Rachel Dechaineux owns and manages the Elephant Crossing with her Lao husband Samphan. The Australian, whose two young children play in the lobby and garden most days, first came to the country as a language student in the 1990s. She witnessed Vang Vieng during its one-generator era, and watched, largely from Vientiane, as it bloated —unchecked and unsupervised—into a backpacker haven. The couple bought the land in 2000 but resolved to wait until the town seemed ready for a better breed of accommodation. “Flashpackers” is how she labels her guests, inferring a more mature and affluent solo traveler; although on the nights I stay at the Elephant Crossing many of the rooms are occupied by elderly Thais on a group trip. Whether due to mainstream tourists or  simply backpackers seeking more authentic experiences, adventure companies are lately finding a clientele for all-day kayaking, trekking, caving, and rock-climbing excursions. None of these outings into the glorious countryside involves whiskey buckets or mushroom shakes.

A more dignified tourist destination seems to be evolving, and though inhibited as much by isolation as reputation, it may one day eclipse its louche counterpart. Near the highway is an abandoned runway, built by the Americans during the Vietnam War to help them bomb other parts of Laos. There is talk of a charter company running flights in from Vientiane.

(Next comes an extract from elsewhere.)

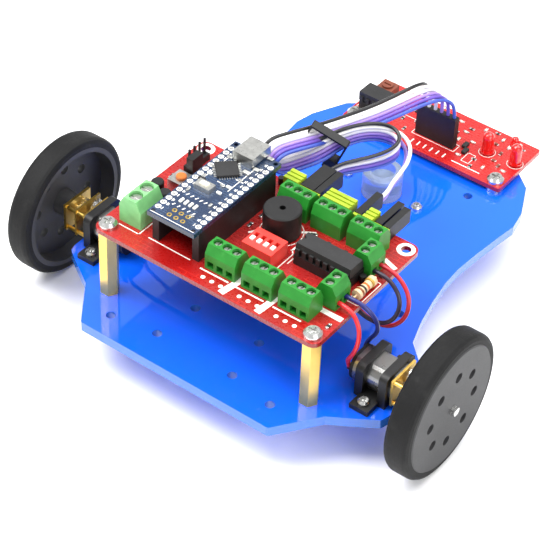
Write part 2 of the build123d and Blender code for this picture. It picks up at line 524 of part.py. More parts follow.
# ------------------------------------------------------------------ line sensor board
sp = box(-SENS_X, SENS_X, SENS_Y0, SENS_Y1, SENS_Z0, SENS_Z1)
sp = fil(sp, sp.edges().filter_by(Axis.Z), 1.0)
for s in (1, -1):
    sp = sp - cyl(s * SENS_HX, SENS_HY, SENS_Z0 - 1, SENS_Z1 + 1, M3_HOLE_R)
save("sensor_board", sp)
SI = (-30.0, -19.8, 104.5, 111.7)
sic = [box(SI[0] + 0.2, SI[1] - 0.2, SI[2] + 0.3, SI[3] - 0.3, SENS_Z1, SENS_Z1 + 3.4)]
b = box(SI[0], SI[1], SI[2] + 0.35, SI[3] - 0.35, SENS_Z1 + 3.8, SENS_Z1 + 7.2)
for i in range(4):
    x = (SI[0] + SI[1]) / 2 + (i - 1.5) * 2.54
    b = b + box(x - 0.65, x + 0.65, SI[2] - 0.25, SI[2] + 0.8, SENS_Z1 + 5.3, SENS_Z1 + 5.6) + box(x - 0.65, x + 0.65, SI[3] - 0.8, SI[3] + 0.25, SENS_Z1 + 5.3, SENS_Z1 + 5.6)
    b = b + box(x - 0.65, x + 0.65, SI[2] - 0.25, SI[2] + 0.05, SENS_Z1 + 3.4, SENS_Z1 + 5.4) + box(x - 0.65, x + 0.65, SI[3] - 0.05, SI[3] + 0.25, SENS_Z1 + 3.4, SENS_Z1 + 5.4)
sic.append(b)
save("sensor_chip_and_socket", group(sic))
SPX0, SPX1, SPY = -7.0, 8.3, 107.2
PLUG_TOP = 33.4
plug = [box(SPX0, SPX1, SPY - 1.27, SPY + 1.27, SENS_Z1, SENS_Z1 + 2.5), box(SPX0, SPX1, SPY - 1.3, SPY + 1.3, SENS_Z1 + 2.5, PLUG_TOP)]
save("sensor_plug", group(plug))
em = []
for x in (-25.0, -12.5, 0.0, 12.5, 25.0):
    em.append(cyl(x - 2.1, 120.0, SENS_Z0 - 5.2, SENS_Z0, 1.6))
    em.append(cyl(x + 2.1, 120.0, SENS_Z0 - 5.2, SENS_Z0, 1.6))
save("floor_sensors", group(em))
tr = box(-29.0, -23.0, 113.6, 119.6, SENS_Z1, SENS_Z1 + 4.6)
tr = tr + cyl(-26.0, 116.6, SENS_Z1 + 4.6, SENS_Z1 + 5.4, 2.0)
tr = tr - box(-27.4, -24.6, 116.25, 116.95, SENS_Z1 + 4.8, SENS_Z1 + 6)
save("sensor_trimmer", tr)

# ------------------------------------------------------------------ cords
def radii(pts):
    v = [Vector(*p) for p in pts]
    out_ = []
    for i in range(1, len(v) - 1):
        a, c = v[i] - v[i - 1], v[i + 1] - v[i]
        th = math.radians(a.get_angle(c))
        out_.append(0.45 * min(a.length, c.length) / math.tan(th / 2))
    return out_


def tube(name, pts, dia):
    rr = radii(pts)
    path = FilletPolyline(*[tuple(p) for p in pts], radius=rr)
    d = (Vector(*pts[1]) - Vector(*pts[0])).normalized()
    prof = Plane(origin=tuple(pts[0]), z_dir=tuple(d)) * Circle(dia / 2)
    s = sweep(prof, path=path)
    want = math.pi * dia ** 2 / 4 * path.length
    print("%-12s length %.1f volume %.1f of %.1f radii %s" % (name, path.length, s.volume, want, " ".join("%.1f" % r for r in rr)))
    return s


# Ribbon of six jumper wires: rises from the plug on the sensor board, runs back to the control board's
# front edge, folds on itself behind the USB port, returns under the tie, loops on edge and enters the plugs.
WIRE_D = 1.25
routes = {}


def unit(a):
    l = math.sqrt(sum(t * t for t in a))
    return tuple(t / l for t in a)


def mix(a, b, t):
    return unit(tuple((1 - t) * u + t * w for u, w in zip(a, b)))


AX = (1, 0, 0)
FL = unit((0.87, -0.20, -0.45))      # width direction of the flat ribbon
DN = (0, 0, -1)                      # width direction where it stands on edge
CENTRE = [((0.65, 107.2, 33.4), AX, 2.54), ((0.65, 107.1, 36.9), AX, 2.45), ((0.8, 106.4, 40.7), mix(AX, FL, 0.3), 2.1),
          ((0.2, 103.0, 43.8), mix(AX, FL, 0.6), 1.7), ((-1.2, 97.0, 45.1), FL, 1.45), ((-3.2, 88.5, 45.3), FL, 1.36),
          ((-5.4, 79.0, 45.8), FL, 1.32), ((-7.8, 69.3, 46.9), FL, 1.3), ((-10.2, 59.8, 48.3), FL, 1.3), ((-12.7, 50.6, 49.8), FL, 1.3),
          ((-15.0, 43.4, 51.0), FL, 1.3), ((-16.9, 38.6, 51.2), FL, 1.3), ((-18.0, 35.9, 48.9), FL, 1.3), ((-17.9, 36.2, 45.3), FL, 1.3),
          ((-16.4, 39.4, 43.2), FL, 1.3), ((-13.4, 45.0, 43.6), FL, 1.3), ((-9.4, 50.8, 45.4), mix(FL, DN, 0.35), 1.3),
          ((-6.1, 56.8, 48.2), mix(FL, DN, 0.75), 1.3), ((-2.2, 63.2, 49.4), DN, 1.3), ((2.9, 68.1, 49.2), DN, 1.3),
          ((7.4, 69.4, 48.4), DN, 1.3), ((10.8, 67.0, 47.6), DN, 1.3), ((11.1, 62.4, 47.0), DN, 1.3), ((8.2, 56.3, 46.6), DN, 1.3),
          ((4.5, 50.6, 46.7), DN, 1.3), ((1.9, 46.0, 46.9), DN, 1.3), ((1.3, 42.0, 46.95), DN, 1.3)]
SLOT = {0: 0, 2: 1, 4: 2, 5: 3}      # the four wires that reach the left plug
DROP = {1: [(8.3, 71.1, 49.6), (13.2, 69.8, 47.6), (15.8, 65.0, 45.6), (16.6, 59.2, 44.8), (17.6, 53.4, 45.2), (19.4, 48.6, 46.6), (20.5, 44.8, 47.5), (20.55, 41.5, 47.6)],
        3: [(8.2, 71.0, 46.9), (12.2, 69.2, 45.0), (14.9, 64.4, 43.1), (16.0, 58.6, 42.5), (17.2, 53.0, 43.1), (19.1, 48.2, 44.9), (20.5, 44.6, 46.0), (20.55, 41.5, 46.2)]}
ribbon = []
ends = []
for i in range(6):
    w = []
    for k, (c, wd, pt) in enumerate(CENTRE):
        o = (i - 2.5) * pt
        if i in DROP and k >= 20:
            continue
        if i in SLOT and k > 20:
            t = min(1.0, (k - 20) / 5.0)
            o = (1 - t) * o + t * (SLOT[i] - 1.5) * 1.3
        w.append(tuple(c[q] + wd[q] * o for q in range(3)))
    w += DROP.get(i, [])
    routes["ribbon_%d" % i] = w
    ribbon.append(tube("ribbon_%d" % i, w, WIRE_D))
save("ribbon_cable", group(ribbon))

MW_D = 1.4
mw = {
    "right_1": [(35.6, -4.15, 46.6), (39.4, -4.25, 46.8), (43.6, -4.9, 46.0), (46.6, -6.0, 42.6), (47.2, -7.0, 38.0), (46.0, -7.2, 33.4),
                (43.9, -6.4, 29.4), (42.8, -5.0, 26.6), (42.9, -4.1, 24.2)],
    "right_2": [(35.6, -0.65, 46.6), (39.4, -0.6, 46.9), (43.8, -0.2, 46.2), (46.9, 0.9, 43.0), (47.8, 2.4, 38.4), (46.6, 3.8, 33.8),
                (44.2, 4.6, 29.8), (42.8, 4.4, 26.9), (42.9, 4.0, 24.2)],
    "left_1": [(35.6, 13.85, 46.6), (39.4, 13.9, 46.9), (44.0, 13.8, 46.0), (48.4, 12.7, 42.4), (49.2, 10.6, 37.6), (46.6, 8.6, 34.0), (41.6, 7.5, 33.4),
               (35.6, 7.1, 36.0), (28.0, 7.0, 39.2), (18.0, 6.7, 40.6), (6.0, 6.6, 40.2), (-8.0, 6.1, 40.5), (-20.0, 5.0, 39.8), (-29.0, 3.2, 37.4),
               (-35.6, 0.2, 33.6), (-40.2, -2.6, 29.6), (-42.7, -3.8, 26.8), (-42.9, -4.05, 24.2)],
    "left_2": [(35.6, 17.35, 46.6), (39.4, 17.4, 46.8), (44.8, 17.2, 45.6), (49.8, 15.7, 41.6), (51.0, 12.9, 36.2), (47.8, 10.3, 32.2), (42.0, 9.1, 31.6),
               (35.8, 8.9, 34.4), (28.4, 8.7, 37.6), (18.2, 8.8, 39.2), (6.0, 8.4, 38.8), (-8.0, 8.1, 39.1), (-20.0, 7.5, 38.4), (-29.0, 6.8, 35.8),
               (-35.8, 5.8, 31.8), (-40.4, 4.9, 28.6), (-42.7, 4.3, 26.4), (-42.9, 4.0, 24.2)],
}
routes.update(mw)
for side in ("right", "left"):
    save(side + "_motor_wires", group([tube(side + "_%d" % k, mw[side + "_%d" % k], MW_D) for k in (1, 2)]))

# cable tie: a flat loop round both runs of the ribbon with its square lock underneath
TC = (-9.0, 54.0, 47.4)
tie = Box(13.6, 3.2, 9.4) - Box(12.2, 5, 8.0)
tie = fil(tie, tie.edges().filter_by(Axis.Y), 0.6)
tie = tie + Pos(4.6, 0, -6.2) * Box(4.2, 3.8, 4.2)
tie = Location(TC, (0, 22, 14)) * tie
save("cable_tie", tie)
for k, pts in routes.items():
    print(k, [tuple(round(c, 2) for c in (p[0], p[1] + SHIFT_Y, p[2])) for p in pts])
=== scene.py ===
import bpy, bmesh, math, random
from mathutils import Vector, Matrix


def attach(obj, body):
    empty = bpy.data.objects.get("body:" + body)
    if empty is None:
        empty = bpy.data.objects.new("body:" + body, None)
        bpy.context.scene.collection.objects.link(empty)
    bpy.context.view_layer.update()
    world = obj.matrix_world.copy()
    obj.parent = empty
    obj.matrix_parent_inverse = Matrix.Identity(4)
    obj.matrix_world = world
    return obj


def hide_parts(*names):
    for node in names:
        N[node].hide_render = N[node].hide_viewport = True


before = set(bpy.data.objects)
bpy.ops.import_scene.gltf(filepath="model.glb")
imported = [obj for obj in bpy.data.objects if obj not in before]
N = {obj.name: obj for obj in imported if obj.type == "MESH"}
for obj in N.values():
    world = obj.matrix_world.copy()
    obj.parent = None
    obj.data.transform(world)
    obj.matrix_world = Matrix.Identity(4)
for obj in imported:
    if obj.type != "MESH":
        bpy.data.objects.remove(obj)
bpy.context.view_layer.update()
random.seed(7)
SY = -45.0          # the axle line's Y in the row frame, in mm


def mm(x, y, z):
    return Vector((x / 1000, (y + SY) / 1000, z / 1000))


def lin(r, g, b, a=1.0):
    f = lambda c: (c / 255 / 12.92) if c / 255 <= 0.04045 else ((c / 255 + 0.055) / 1.055) ** 2.4
    return (f(r), f(g), f(b), a)


# ------------------------------------------------------------------ camera
cam = bpy.data.cameras.new("camera")
cob = bpy.data.objects.new("camera", cam)
bpy.context.scene.collection.objects.link(cob)
AZ, EL, RO, FPX = 0.60689, 0.73439, 0.04998, 2009.65
d = Vector((-math.sin(AZ) * math.cos(EL), math.cos(AZ) * math.cos(EL), -math.sin(EL)))
r = Vector((math.cos(AZ), math.sin(AZ), 0))
u = r.cross(d)
r2 = r * math.cos(RO) + u * math.sin(RO)
u2 = -r * math.sin(RO) + u * math.cos(RO)
m = Matrix.Identity(4)
for i in range(3):
    m[i][0], m[i][1], m[i][2] = r2[i], u2[i], -d[i]
loc = mm(269.22, -368.42, 443.85)
for i in range(3):
    m[i][3] = loc[i]
cob.matrix_world = m
cam.sensor_width = 36
cam.lens = FPX / 560 * 36
cam.clip_start, cam.clip_end = 0.01, 20
bpy.context.scene.camera = cob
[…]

At the far south end of town is a footbridge leading to Tham Chang—the most famous of the local caves—and to a popular lagoon. Late one afternoon, with the heat still intense, I cross the bridge for a swim. Four young German men in shorts and T-shirts are hesitating by the water. Asked why they aren’t already in, they confess to being unsure whether it is appropriate to strip down to swimsuits so close to the Buddhist shrine at the cave entrance.

As we are debating the matter, a gaggle of local boys wearing only shorts slip past us and are  quickly laughing and splashing in the lagoon. With the matter resolved, the cool blue waters soon welcome everyone.

THE DETAILS:
Vang Vieng

Getting There

Vang Vieng is situated about 160 kilometers north of Vientiane along Highway 13, a four-hour drive by bus or private vehicle. Transportation can be arranged through Green Discovery Laos (856-21/264-528; greendiscoverylaos.com), an adventure outfitter that also organizes trekking, rafting, and cycling tours.

Where to Stay

Escape the backpacker crush at the Elephant Crossing Hotel (856-23/511-232; theelephantcrossinghotel.com; doubles from US$45), where 31 comfortable rooms feature wooden floors and balconies overlooking a pretty stretch of the Song River.

Where to Eat

For fresh local fare, head three kilometers north of town to Mr. T’s Vangvieng Organic Farm (Phoudindaeng; 856-23/511-220; laofarm.org). The restaurant here serves imaginative Lao  cuisine and homemade mulberry wine in a peaceful setting that trumps any of the cafés and bars littering Vang Vieng’s main drag. While there, stock up on the farm’s organic teas and fruit liqueurs, which are sold alongside silk scarves woven by the women of Phoudindaeng village.